**DESCRIPTION OF THE TASK:**
Below are the records; locate each line with the word "return" and copy it.

**DATA SHOWN:**
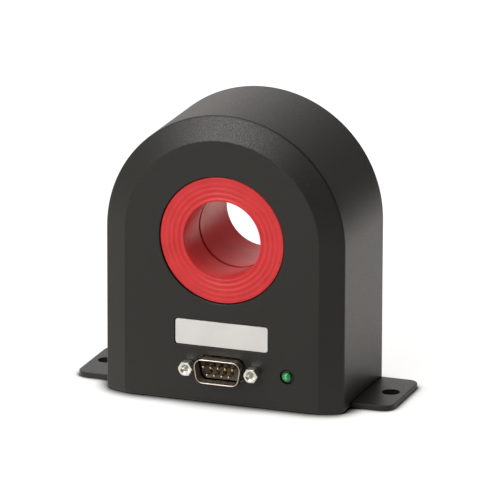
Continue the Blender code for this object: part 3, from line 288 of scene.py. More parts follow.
surfaceLooks = {
    # Satin anodised aluminium plate: pale warm silver, rolled finely from side to side
    "satinAnodisedAluminium": {
        "colours": ("#d7d8d7", "#dedfde"), "roughness": (0.36, 0.46), "metallic": 0.55,
        "grain": 0.25 * mm, "stretch": (0.04, 1.0, 1.0), "height": 0.003 * mm, "cloud": 9 * mm},
    # Bright nickel on drawn steel: warm pale metal with soft, slightly wavy reflections
    "nickelOnDrawnSteel": {
        "colours": ("#c2b8ab", "#d3cbc0"), "roughness": (0.16, 0.28), "metallic": 1.0,
        "grain": 0.5 * mm, "stretch": (1.0, 0.15, 1.0), "height": 0.004 * mm, "cloud": 3 * mm},
    # Zinc on machined steel: cooler pale metal with fine tool marks
    "zincOnMachinedSteel": {
        "colours": ("#e9e9e1", "#f2f2ea"), "roughness": (0.22, 0.34), "metallic": 1.0,
        "grain": 0.22 * mm, "height": 0.004 * mm, "cloud": 1.5 * mm},
    # Hard gold on brass pins: warm yellow, polished tips
    "goldOnBrass": {
        "colours": ("#cfae78", "#dcc08e"), "roughness": (0.18, 0.28), "metallic": 1.0,
        "grain": 0.2 * mm, "height": 0.002 * mm, "cloud": 1 * mm},
    # Glass-filled polyester moulding: black, matt, faintly mottled by the fibres
    "glassFilledPolyester": {
        "colours": ("#352d28", "#453b34"), "roughness": (0.34, 0.50), "ior": 1.55,
        "grain": 0.3 * mm, "height": 0.006 * mm, "cloud": 0.7 * mm},
    # Black steel with a fine oxide finish, for the socket screws
    "blackOxideSteel": {
        "colours": ("#2a2826", "#363330"), "roughness": (0.30, 0.44), "metallic": 0.9,
        "grain": 0.2 * mm, "height": 0.003 * mm, "cloud": 1.2 * mm},
    # Epoxy board under green solder mask: glossy lacquer over the weave of the glass cloth
    "solderMaskBoard": {
        "colours": ("#0d4a27", "#12603a"), "roughness": (0.26, 0.38), "ior": 1.55,
        "coat": 0.4, "coatRoughness": 0.08,
        "grain": 0.6 * mm, "height": 0.006 * mm, "cloud": 2.4 * mm},
    # Wound nanocrystalline tape: dull grey metal, faintly mottled
    "woundAlloyTape": {
        "colours": ("#75777b", "#8e9093"), "roughness": (0.34, 0.50), "metallic": 1.0,
        "grain": 0.3 * mm, "height": 0.006 * mm, "cloud": 4 * mm},
    # Closed-cell foam spacer: dark grey and dead matt, with open cells on its cut faces
    "closedCellFoam": {
        "colours": ("#3a3a3c", "#4a4a4d"), "roughness": (0.85, 0.95), "ior": 1.45,
        "grain": 0.8 * mm, "height": 0.12 * mm, "cloud": 2 * mm},
    # Extruded aluminium left bare: grey-white with die lines along its length
    "extrudedAluminium": {
        "colours": ("#b7b8ba", "#c9cacb"), "roughness": (0.30, 0.46), "metallic": 1.0,
        "grain": 0.4 * mm, "stretch": (0.05, 1.0, 1.0), "height": 0.006 * mm, "cloud": 6 * mm},
    # Shrunk sleeve round the capacitors: dark blue, tight and glossy
    "shrunkPolyesterSleeve": {
        "colours": ("#10183f", "#1a2557"), "roughness": (0.22, 0.34), "ior": 1.57,
        "grain": 1.2 * mm, "height": 0.01 * mm, "cloud": 4 * mm},
    # Soft wire insulation: yellow, lightly waxy
    "wireInsulation": {
        "colours": ("#b58b1b", "#c99f2c"), "roughness": (0.38, 0.50), "ior": 1.5,
        "grain": 0.5 * mm, "height": 0.004 * mm, "cloud": 2 * mm},
    # Moulded epoxy of chips and power packages: charcoal, fine matt spark texture
    "mouldedEpoxy": {
        "colours": ("#1b1b1c", "#262627"), "roughness": (0.48, 0.62), "ior": 1.55,
        "grain": 0.18 * mm, "height": 0.008 * mm, "cloud": 1.5 * mm},
}

# Clear tinted epoxy lamp: green and glossy, with a painted highlight as its paler centre and painted shade
# as the dark rim of its flange down in the hole
tintedLamp = {
    # centre: a painted highlight; rim: painted shade on the flange in the hole
    "centre": "#5fce86",
    "body": "#1f8c47",
    "rim": "#07260f",
    "radius": 2.1 * mm,
    "roughness": 0.12,
    "ior": 1.53,
    "coat": 0.15,
    "coatRoughness": 0.05,
}


def makeTintedLamp(name, look, centre):
    made, tree, place = startMaterial(name)
    centred = addNode(tree, "ShaderNodeVectorMath", {"operation": "SUBTRACT"}, {0: place, 1: centre})
    parts = addNode(tree, "ShaderNodeSeparateXYZ", inputs={0: centred.outputs[0]})
    across = addNode(tree, "ShaderNodeCombineXYZ", inputs={0: parts.outputs[0], 1: parts.outputs[2]})
    radius = addNode(tree, "ShaderNodeVectorMath", {"operation": "LENGTH"}, {0: across.outputs[0]})
    share = addNode(tree, "ShaderNodeMath", {"operation": "DIVIDE"}, {
        0: radius.outputs["Value"], 1: look["radius"]})
    tint = addNode(tree, "ShaderNodeValToRGB", inputs={"Fac": share.outputs[0]})
    # pale centre is a painted highlight, dark rim is painted shade
    rampColours(tint, [
        (0.0, look["centre"]), (0.34, look["body"]), (0.70, look["body"]), (0.88, look["rim"])])
    shader = addNode(tree, "ShaderNodeBsdfPrincipled", inputs={
        "Base Color": tint.outputs["Color"], "Roughness": look["roughness"], "IOR": look["ior"],
        "Coat Weight": look["coat"], "Coat Roughness": look["coatRoughness"]})
    endMaterial(tree, shader)
    return made


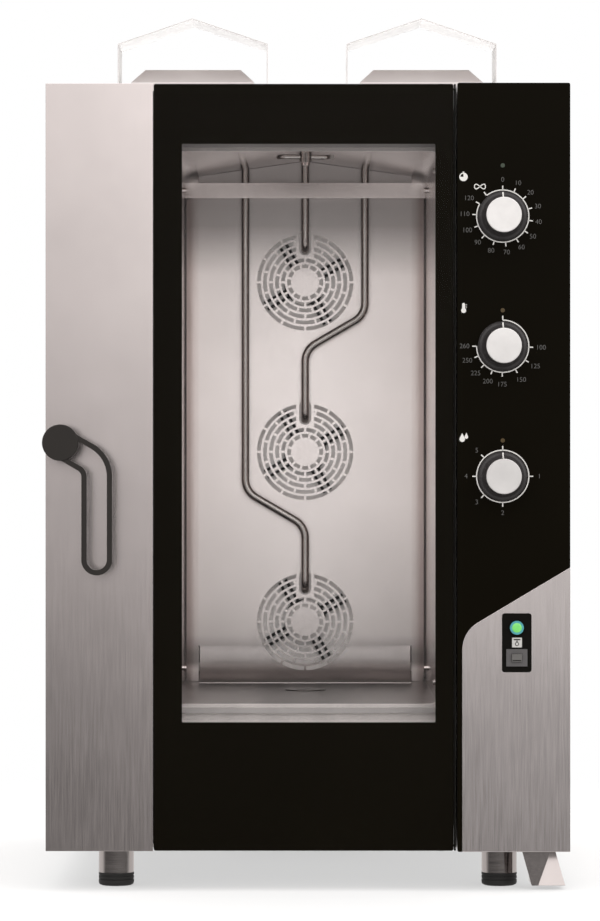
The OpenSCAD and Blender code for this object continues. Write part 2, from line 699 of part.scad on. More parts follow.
// Timer, thermostat and humidity regulator behind the knobs, with the board and terminals below
module control_electronics() color("darkgreen") placed() {
    for (z = knob_z) difference() {
        union() {
            block([knob_x - 22, 10, z - 22], [knob_x + 22, 48, z + 22]);
            rod_y(9, control_t, 11, knob_x, z);
        }
        rod_y(spindle_r + 0.08, 0, 26, knob_x, z);
    }
    block([345, 120, 420], [347, 420, 640]);
    for (y = [130, 410], z = [430, 630]) rod_x(4, 346.5, half_w - sheet, y, z);
    for (i = [0:3]) block([325, 150 + i * 65, 450], [345.5, 185 + i * 65, 485]);
    for (i = [0:2]) rod_x(11, 320, 345.5, 170 + i * 90, 590);
    block([325, 690, 300], [half_w - sheet, 790, 330]);
}

// Pilot lamps over the knobs
module indicator_lenses() color("olive") placed() for (z = lamp_z) {
    rod_y(lamp_r, -0.5, control_t + 2, knob_x, z);
}

// Plate with the power and reset buttons, and the reset button's square bezel
module switch_plate() color("black") placed() difference() {
    union() {
        slab(-2, 0) rounded(plate, 4);
        slab(0, 8) rect(plate, -3.2);
        slab(-3.5, -2) rect(reset);
        rod_y(power_r + 1.4, -3, 0, switch_x, power_z);
    }
    slab(-5, 9) rect(reset_key, 0.4);
    rod_y(power_r - 0.6, -5, 9, switch_x, power_z);
}
module power_button() color("limegreen") placed() union() {
    rod_y(power_r - 0.9, -6, 2, switch_x, power_z);
    rod_y(4, 2, 12, switch_x, power_z);
}
module reset_button() color("dimgray") placed() union() {
    slab(-6.5, 2) rect(reset_key);
    rod_y(4, 2, 12, switch_x, (reset_key[1] + reset_key[3]) / 2);
}

// Knob with a pointer line and its spindle, at height z
module knob(z) translate([knob_x, 0, z]) {
    rotate([90, 0, 0]) rotate_extrude() polygon([[0, 1], [knob_r, 1], [knob_r, 3], [knob_r - 2, 6],
        [knob_r - 5, 9], [knob_r - 7.5, 13], [25, 18], [24.6, 36], [0, 36]]);
    rod_y(spindle_r, -2, 20, 0, 0);
}
module knob_cap(z) translate([knob_x, 0, z]) rotate([90, 0, 0]) translate([0, 0, 36])
    rotate_extrude() polygon([[0, 0], [24.4, 0], [24.4, 1.2], [23.4, 2.2], [0, 2.2]]);
module timer_knob() color("dimgray") placed() knob(knob_z[0]);
module temperature_knob() color("dimgray") placed() knob(knob_z[1]);
module humidity_knob() color("dimgray") placed() knob(knob_z[2]);
module timer_knob_cap() color("silver") placed() knob_cap(knob_z[0]);
module temperature_knob_cap() color("silver") placed() knob_cap(knob_z[1]);
module humidity_knob_cap() color("silver") placed() knob_cap(knob_z[2]);

// ---------------------------------------------------------------- door

// Pressed tray that holds the two panes and turns on the hinge pins
module door_frame() color("silver") placed() difference() {
    union() {
        difference() {
            block([frame_left, frame_front, frame_bottom], [frame_right, frame_back, frame_top]);
            block([frame_left + sheet, frame_front - 1, frame_bottom + sheet],
                [frame_right - sheet, frame_back - sheet, frame_top - sheet]);
        }
        slab(frame_front, frame_back) rect(aperture, sheet);
    }
    slab(frame_front - 1, frame_back + 1) rect(aperture);
    rod_y(handle_shaft_r + 0.5, frame_front, frame_back + 1, hub_x, hub_z);
    for (z = [frame_bottom, frame_top]) rod_z(pin_r + 1, z - 3, z + 3, pin_x, pin_y);
}

module door_outer_glass() color("black") placed()
    slab(0, glass_t) rounded([glass_left, base_z + 1, glass_right, top_z - 1], 3);

module door_inner_glass() color("lightcyan") placed() slab(frame_back, door_t) rounded(pane, 6);

module door_steel_panel() color("silver") placed() difference() {
    union() {
        block([-half_w, 0, base_z + 1], [glass_left - 0.6, sheet, top_z - 1]);
        block([-half_w, 0, base_z + 1], [-half_w + sheet, frame_back, top_z - 1]);
        block([glass_left - 0.6 - sheet, 0, base_z + 1], [glass_left - 0.6, frame_front, top_z - 1]);
    }
    rod_y(handle_shaft_r + 0.5, -1, sheet + 1, hub_x, hub_z);
}

// Blocks in the door that turn on the pins
module hinge_blocks() color("gray") placed() for (z = [frame_bottom + sheet, frame_top - sheet - 24]) difference() {
    block([pin_x - 12, frame_front, z], [frame_right - sheet, 22, z + 24]);
    rod_z(pin_r + 0.05, z - 1, z + 25, pin_x, pin_y);
}

// Outline of a hinge bracket in X and Y: round at the pin, wide where it meets the front frame
module bracket_outline() {
    inner = [-20, frame_y - pin_y];
    outer = [-75, frame_y - pin_y];
    a_in = atan2(inner[1], inner[0]) + asin(bracket_r / norm(inner)) - 90;
    a_out = atan2(outer[1], outer[0]) - asin(bracket_r / norm(outer)) + 90;
    r = bracket_r - 0.1;
    translate([pin_x, pin_y]) {
        circle(bracket_r);
        polygon([[r * cos(a_in), r * sin(a_in)], inner, outer, [r * cos(a_out), r * sin(a_out)]]);
    }
}
module hinge_brackets() color("gray") placed() {
    for (top = [false, true]) {
        z = top ? top_z - 1 - bracket_t : base_z + 1;
        translate([0, 0, z]) linear_extrude(bracket_t) bracket_outline();
        block([pin_x - 75, frame_y - 3, top ? z - 24 : z], [pin_x - 20, frame_y, top ? z + bracket_t : z + 30]);
        rod_z(pin_r, top ? frame_top - 22 : z, top ? z + bracket_t : frame_bottom + 22, pin_x, pin_y);
    }
}

// Shaft of the handle with the latch arm behind the door
module latch_cam() color("gray") placed() translate([hub_x, 0, hub_z]) {
    rod_y(handle_shaft_r, 1 - handle_reach + 28, 58.5, 0, 0);
    rod_y(11, 58.5, 62.5, 0, 0);
    block([0, 58.5, -7], [34, 62.5, 7]);
}
module latch_keeper() color("silver") placed()
    block([hub_x + 20, 58.5, hub_z - 18], [hub_x + 42, frame_y, hub_z - 8]);

// Round hub of the handle with its neck
module handle_hub() color("darkslategray") placed() translate([hub_x, 0, hub_z]) difference() {
    rotate([90, 0, 0]) rotate_extrude() polygon([[0, 0.4], [15, 0.4], [15, 4], [12, 6],
        [12, handle_reach - 22], [hub_r - 5, handle_reach - 20], [hub_r, handle_reach - 18],
        [hub_r, handle_reach - 1], [hub_r - 1, handle_reach], [0, handle_reach]]);
    rod_y(handle_shaft_r, 1 - handle_reach + 28, 1, 0, 0);
}

// Grip: one bar that leaves the hub, bends down, turns and comes back.
// Its curves are a little wider than its straights, which run 1 mm into them
module handle_loop() color("darkslategray") placed() translate([hub_x, 0, hub_z]) {
    half = 17.5;
    w = 7;
    wide = w / 2 + 0.1;
    bend = 30;
    c = [20, -46.2];
    foot = -161;
    dir = [-cos(30), sin(30)];
    y1 = -handle_reach + 2;
    y2 = y1 + 14;
    difference() {
        translate([0, y2, 0]) rotate([90, 0, 0]) {
            for (s = [-1, 1]) {
                r = bend + s * half;
                p = c + r * [sin(30), cos(30)];
                translate([c[0], c[1], 0]) sector(r - wide, r + wide, 0, y2 - y1, 0, 60);
                bar(p - dir, p + 50 * dir, w, 0, y2 - y1);
                bar([c[0] + r, foot - 1], [c[0] + r, c[1] + 1], w, 0, y2 - y1);
            }
            translate([c[0] + bend, foot, 0]) sector(half - wide, half + wide, 0, y2 - y1, 180, 360);
        }
        rod_y(hub_r, y1 - 1, y2 + 1, 0, 0);
        block([-60, y1 - 1, -60], [0, y2 + 1, 60]);
    }
}

// Seal around the mouth of the chamber
module door_gasket() color("darkslategray") placed() slab(gasket_y, frame_y) difference() {
    rounded([chamber_l - 13, floor_z - 13, chamber_r + 13, opening_top_z + 13], 20);
    rounded([chamber_l - 5, floor_z - 5, chamber_r + 5, opening_top_z + 5], 12);
}

// ---------------------------------------------------------------- small parts

// Folded chute with a slotted ear, under the right-hand end of the cabinet
module drain_chute() color("silver") placed() {
    foot = 6;
    top = base_z;
    difference() {
        union() {
            chute_solid(0, foot, top);
            block([298, 28, top - 1.5], [361, 84, top]);
            slab(28, 29.5) polygon([[299, top], [340, top], [322, foot], [313, foot]]);
            block([312, 28, foot + 2], [313.5, 84, top]);
        }
        chute_solid(1.5, foot - 1, top - 1.5);
        block([311, 48, 22], [315, 66, 42]);
        for (z = [22, 42]) rod_x(9, 311, 315, 57, z);
    }
}
module chute_solid(g, z1, z2) {
    lo = [[318 + g, 29 + g], [360 - g, 29 + g], [360 - g, 80 - g], [318 + g, 80 - g]];
    hi = [[335 + g, 40 + g], [346 - g, 40 + g], [346 - g, 70 - g], [335 + g, 70 - g]];
    polyhedron([for (p = lo) [p[0], p[1], z1], for (p = hi) [p[0], p[1], z2]],
        [[0, 1, 2, 3], [4, 5, 1, 0], [5, 6, 2, 1], [6, 7, 3, 2], [7, 4, 0, 3], [7, 6, 5, 4]]);
}

// Screws of the rear panel and of the draught hoods
module panel_screws() color("silver") placed() {
    for (p = rear_screws) {
        rod_y(4.5, cabinet_d, cabinet_d + 2.2, p[0], p[1]);
        rod_y(screw_r, rear_y - 6, cabinet_d, p[0], p[1]);
    }
    for (p = hood_screws) {
        rod_z(4.5, top_z + sheet, top_z + sheet + 2.2, p[0], p[1]);
        rod_z(screw_r, top_z - 4, top_z + sheet, p[0], p[1]);
    }
}

// ---------------------------------------------------------------- what is drawn

base_pan();
left_side_panel();
right_side_panel();
rear_panel();
top_panel();
front_frame();
cavity_wrap();
cavity_floor();
cavity_rear_wall();
cavity_insulation();
air_baffle();
pipe_retainer_rail();
spray_pipe_upper();
spray_pipe_middle();
spray_pipe_lower();
fan_motors();
heat_exchangers();
gas_train();
flue_bases();
draught_hoods();
foot_sleeves();
door_gasket();
control_box();
control_glass();
control_steel_cover();
control_electronics();
mains_gland();
water_valves();
drain_pipe();
drain_strainer();
hinge_brackets();
latch_keeper();
drain_chute();
panel_screws();
switch_plate();
indicator_lenses();
door_frame();
door_outer_glass();
door_inner_glass();
door_steel_panel();
hinge_blocks();
latch_cam();
handle_hub();
handle_loop();
fan_wheel_upper();
fan_wheel_middle();
fan_wheel_lower();
power_button();
reset_button();
timer_knob();
temperature_knob();
humidity_knob();
timer_knob_cap();
temperature_knob_cap();
humidity_knob_cap();
foot_front_left();
foot_front_right();
foot_rear_left();
foot_rear_right();
wash_arm();
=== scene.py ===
import math

import bpy
import bmesh
from mathutils import Matrix, Vector


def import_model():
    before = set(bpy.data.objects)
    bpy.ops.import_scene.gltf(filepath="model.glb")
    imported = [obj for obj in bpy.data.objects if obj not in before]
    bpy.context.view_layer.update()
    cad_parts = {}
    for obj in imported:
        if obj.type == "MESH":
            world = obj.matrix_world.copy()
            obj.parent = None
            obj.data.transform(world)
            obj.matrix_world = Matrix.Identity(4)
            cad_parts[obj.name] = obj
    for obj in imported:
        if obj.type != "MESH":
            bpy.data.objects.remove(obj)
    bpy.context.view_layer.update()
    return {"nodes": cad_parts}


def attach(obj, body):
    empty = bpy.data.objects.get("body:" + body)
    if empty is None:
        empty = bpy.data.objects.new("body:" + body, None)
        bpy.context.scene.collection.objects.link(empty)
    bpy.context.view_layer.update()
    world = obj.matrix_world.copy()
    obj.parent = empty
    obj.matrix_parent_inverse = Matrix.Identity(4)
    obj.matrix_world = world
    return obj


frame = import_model()
NODES = frame["nodes"]
FRONT = -0.396  # y of the front face of the door, in metres
MM = 0.001


def at(x, depth, z):
    """A point given in millimetres: x, depth behind the front face, height."""
    return Vector((x * MM, FRONT + depth * MM, z * MM))


# ------------------------------------------------------------------ materials

def new_material(name):
    m = bpy.data.materials.new(name)
    m.use_nodes = True
    return m, m.node_tree, m.node_tree.nodes["Principled BSDF"]


def noise(nt, scale, size=(1, 1, 1), detail=3.0, rough=0.55):
    """A noise in object space; size stretches its cells along x, y and z."""
    co = nt.nodes.new("ShaderNodeTexCoord")
    mp = nt.nodes.new("ShaderNodeMapping")
    mp.inputs["Scale"].default_value = size
    n = nt.nodes.new("ShaderNodeTexNoise")
    n.inputs["Scale"].default_value = scale
    n.inputs["Detail"].default_value = detail
    n.inputs["Roughness"].default_value = rough
    nt.links.new(co.outputs["Object"], mp.inputs["Vector"])
    nt.links.new(mp.outputs["Vector"], n.inputs["Vector"])
    return n.outputs["Fac"]


def spread(nt, value, lo, hi, from_lo=0.3, from_hi=0.7):
    """Stretches a value's range from_lo..from_hi to lo..hi, and holds it at both ends."""
    r = nt.nodes.new("ShaderNodeMapRange")
    r.inputs["From Min"].default_value = from_lo
    r.inputs["From Max"].default_value = from_hi
    r.inputs["To Min"].default_value = lo
    r.inputs["To Max"].default_value = hi
    nt.links.new(value, r.inputs["Value"])
    return r.outputs["Result"]


def tint(nt, value, a, b, lo=0.35, hi=0.65):
    """Colour a where the value is low, colour b where it is high."""
    r = nt.nodes.new("ShaderNodeValToRGB")
    r.color_ramp.elements[0].position = lo
    r.color_ramp.elements[0].color = (*a, 1)
    r.color_ramp.elements[1].position = hi
    r.color_ramp.elements[1].color = (*b, 1)
    nt.links.new(value, r.inputs["Fac"])
    return r.outputs["Color"]


def bump(nt, bsdf, value, strength, distance):
    b = nt.nodes.new("ShaderNodeBump")
    b.inputs["Strength"].default_value = strength
    b.inputs["Distance"].default_value = distance
    nt.links.new(value, b.inputs["Height"])
    nt.links.new(b.outputs["Normal"], bsdf.inputs["Normal"])


def steel(name, base, rough, grain=(1, 1, 1), grain_scale=900, depth=0.00003, vary=0.06):
    """Stainless steel with fine drawn lines along the axis where grain is small."""
    m, nt, b = new_material(name)
    lines = noise(nt, grain_scale, grain, 2.0)
    cloud = noise(nt, 7.0, (1, 1, 1), 4.0)
    nt.links.new(spread(nt, lines, rough - vary, rough + vary), b.inputs["Roughness"])
    dark = tuple(c * 0.93 for c in base)
    nt.links.new(tint(nt, cloud, dark, base), b.inputs["Base Color"])
    bump(nt, b, lines, 0.25, depth)
    b.inputs["Metallic"].default_value = 1.0
    return m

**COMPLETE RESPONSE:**
    return made
    return {"nodes": cad_parts}
    return obj
    return Vector((x * MM, FRONT + depth * MM, z * MM))
    return m, m.node_tree, m.node_tree.nodes["Principled BSDF"]
    return n.outputs["Fac"]
    return r.outputs["Result"]
    return r.outputs["Color"]
    return m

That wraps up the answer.